Sen. Markwayne Mullin’s nomination for Homeland Security Secretary is scheduled for a Senate Homeland Security Committee vote Thursday and likely Senate floor consideration next week. Senator Rand Paul publicly opposed Mullin on temperament grounds but said he will not block a committee vote; questions about a classified 2015–2016 overseas trip prompted a separate classified briefing. At least one Democrat may back Mullin, so passage appears possible despite reputational and governance risks; near-term market impact is minimal but policy direction at DHS could face short-term uncertainty.

Analysis

The narrow, politically fraught path for a DHS secretary creates asymmetric short-term optionality: markets price either a quick installation and policy continuity or a protracted confirmation fight that freezes discretionary DHS spending.
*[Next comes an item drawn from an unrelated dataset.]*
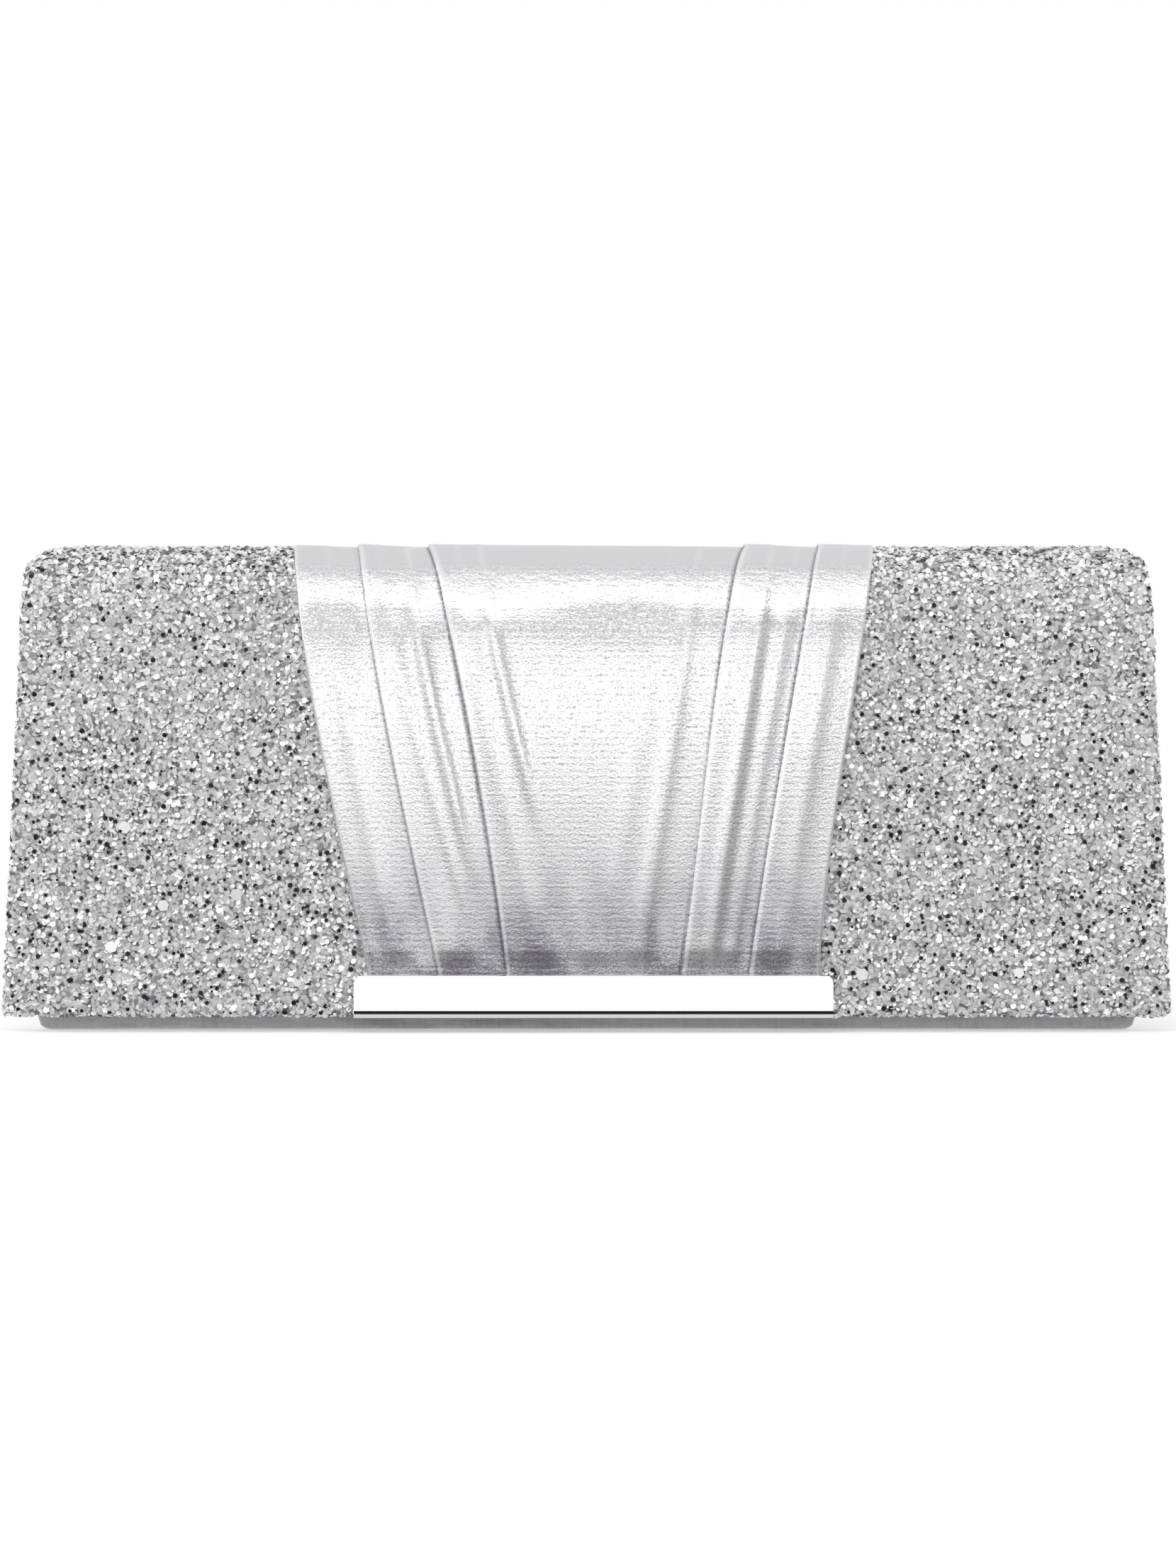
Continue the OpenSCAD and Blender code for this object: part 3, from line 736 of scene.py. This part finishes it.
def glitter_masks(piece, height_of):
    """Marks where flakes lie, and where dark specks gather."""
    mesh = piece.data
    count = len(mesh.vertices)
    spots = np.empty(count * 3)
    mesh.vertices.foreach_get("co", spots)
    normals = np.empty(count * 3)
    mesh.vertices.foreach_get("normal", normals)
    spots, normals = spots.reshape(-1, 3), normals.reshape(-1, 3)
    s, depth = height_of(spots)
    left = station_curve(BAND_LINES[0], s) + 1.4 * MM
    right = station_curve(BAND_LINES[-1], s) - 1.4 * MM
    under = (spots[:, 0] > left) & (spots[:, 0] < right)
    shown = np.where(under | (depth > 2.6 * MM), 0.0, 1.0)
    specks = shown * (0.35 + 0.65 * ramp(-spots[:, 2], -0.095, -0.03))
    add_values(mesh, "glitter", shown)
    add_values(mesh, "specks", specks)


def along_outer(spots):
    """Length along the outer path and depth under it, for points near it."""
    gap = spots[:, None, 1:] - outer.points[None, ::4, :]
    near = np.argmin((gap ** 2).sum(-1), axis=1) * 4
    depth = -((spots[:, 1:] - outer.points[near]) * outer.normals[near]).sum(-1)
    return outer.lengths[near], depth


def make_glitter(name, s0, s1, v0, v1, edge, body, nodes, seed):
    cloth = slab(name, outer.place, flap_half, s0, s1, v0, v1, edge, 1.25 * MM, 1.25 * MM, glitter_relief)
    glitter_masks(cloth, along_outer)
    radius = (0.57 if body else 0.48) * MM
    flakes = run_tree(FLAKE_TREE, name + "_flakes", cloth.data.copy(), {"Seed": seed, "Radius": radius})
    finish_piece(cloth, GLITTER, body, "glitter_cloth", *nodes)
    finish_piece(flakes, None, body, "glitter_cloth")
    return cloth, flakes


make_glitter("glitter_flap", 0.0, flap_stop, 0.0, BOARDED_T, 1.0 * MM, "flap",
             ("flap_cover", "flap_foam", "flap_board"), 7)
hinge_cloth = make_glitter("glitter_hinge", flap_stop - 2.5 * MM, outer.total, 0.05 * MM, GLITTER_T,
                           0.35 * MM, None, ("hinge_cover",), 23)
for cloth in hinge_cloth:
    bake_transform(cloth)


# ---------------------------------------------------------------- the pleated band

FOLD_LOW, FOLD_HIGH = 0.35 * MM, 1.25 * MM
# A knife fold from the panel beneath to the edge on top: distance from the line, and share of the height
KNIFE_FOLD = [(0.7, 0.0), (0.3, 0.1), (0.0, 0.28), (-0.12, 0.55), (-0.04, 0.8), (0.2, 0.97), (0.55, 1.0)]
# The turned edges at the band's sides: distance inwards from the line, and height
TURNED_EDGE = [(0.0, -0.1), (-0.05, 0.35), (0.12, 0.68), (0.45, 0.82), (1.0, 0.78), (1.5, 0.8)]


# The padding under the band: its slope in degrees along the flap, and the height that this adds up to
CROWN_S = np.linspace(0, 92 * MM, 369)
CROWN_SLOPE = np.radians(np.interp(CROWN_S / MM, [0, 8, 11, 25, 35, 46, 58, 70, 78, 82, 86.5, 89.5, 92],
                                   [7.0, 4.5, 1.4, 0.9, 0.3, 0, -0.25, -1.1, -2.0, -3.6, -7.5, -4.0, 0]))
CROWN_H = np.cumsum(CROWN_SLOPE) * CROWN_S[1]
CROWN_H -= CROWN_H[-1] * smooth(CROWN_S / (12 * MM))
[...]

That bifurcation magnifies the sensitivity of small- and mid-cap contractors whose next 1–4 quarter bookings depend on single-source DHS awards — a ~6–12 week delay in signatures typically pushes revenue recognition into the following quarter and increases working capital draw. Procurement winners are likely to be firms with recurring cloud/cyber platforms used by federal civilian agencies because grant and grant-adjacent spend is stickier than one-off capital projects; these vendors can absorb political noise while sustaining billings. Conversely, detention/prison operators and single-service integrators face binary policy and reputational risk: a short confirmation or scandal-driven probe can rapidly cut pipeline visibility and reprice credit risk for levered names. From a market-structure vantage, this is a low-volatility event that can create high-volatility windows around committee votes and any classified disclosures. Tactical trades should therefore target event weeks (committee vote, floor vote) with defined-duration option structures and use pair trades to isolate pure DHS exposure versus broader defense/tech beta. Keep position sizes modest: the market’s reaction will be driven as much by headline risk as by substantive policy shifts, so downside runs can be abrupt but typically resolve within 3–6 months as contract wheels re-engage.